- Cilrhedyn Location within Pembrokeshire
- OS grid reference: SN277350
- Community: Clydau; Cenarth;
- Principal area: Pembrokeshire; Carmarthenshire;
- Country: Wales
- Sovereign state: United Kingdom
- Police: Dyfed-Powys
- Fire: Mid and West Wales
- Ambulance: Welsh
- UK Parliament: Ceredigion Preseli; Caerfyrddin;
- Senedd Cymru – Welsh Parliament: Preseli Pembrokeshire; Carmarthen West and South Pembrokeshire;

= Cilrhedyn =

Village and parish in Pembrokeshire and Carmarthenshire, Wales

Cilrhedyn is a hamlet and parish in the counties of Carmarthenshire and Pembrokeshire, Wales, in the hill country to the south of the Teifi valley.
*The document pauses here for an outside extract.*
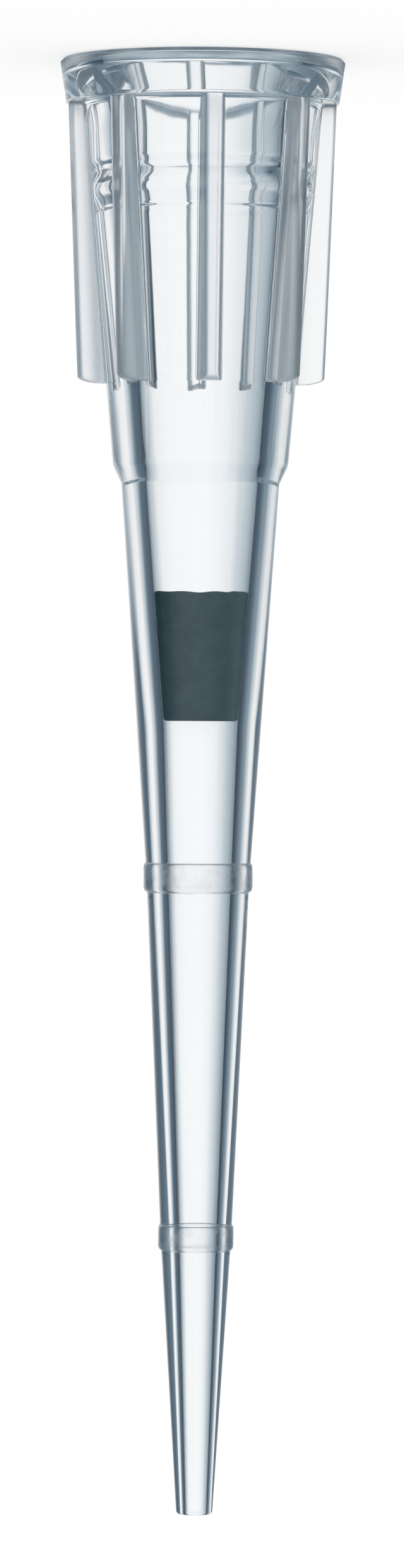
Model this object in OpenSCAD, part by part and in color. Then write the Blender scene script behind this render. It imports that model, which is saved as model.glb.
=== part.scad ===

The Afon Cych divides it into two unequal parts: West Cilrhedyn, Pembrokeshire and East Cilrhedyn, Carmarthenshire. The parish church is in West Cilrhedyn.

==Name==
The placename is Welsh, meaning "bracken nook". The area is largely Welsh-speaking. The parish appeared on a 1578 parish map of Pembrokeshire as Kilryden.

==West Cilrhedyn==
The parish of West Cilrhedyn (Pembrokeshire) is now part of the community of Clydau. It had an area of 887 Ha, and consisted entirely of scattered farms. Its census populations were: 215 (1801): 257 (1851): 190 (1901): 127 (1951): 105 (1981). The percentage Welsh speakers was 100 (1891); 97 (1931); 94 (1971).

==East Cilrhedyn==
The parish of East Cilrhedyn (Carmarthenshire) was merged with the parish of Cenarth in 1934, and it is now part of the community of Cenarth. It had an area of 2238 Ha, and included the villages of Capel Iwan and Cwmorgan . Its census populations were: 517 (1801): 806 (1851): 691 (1901): 570 (1931). The percentage Welsh speakers was 100 (1891); 99 (1931).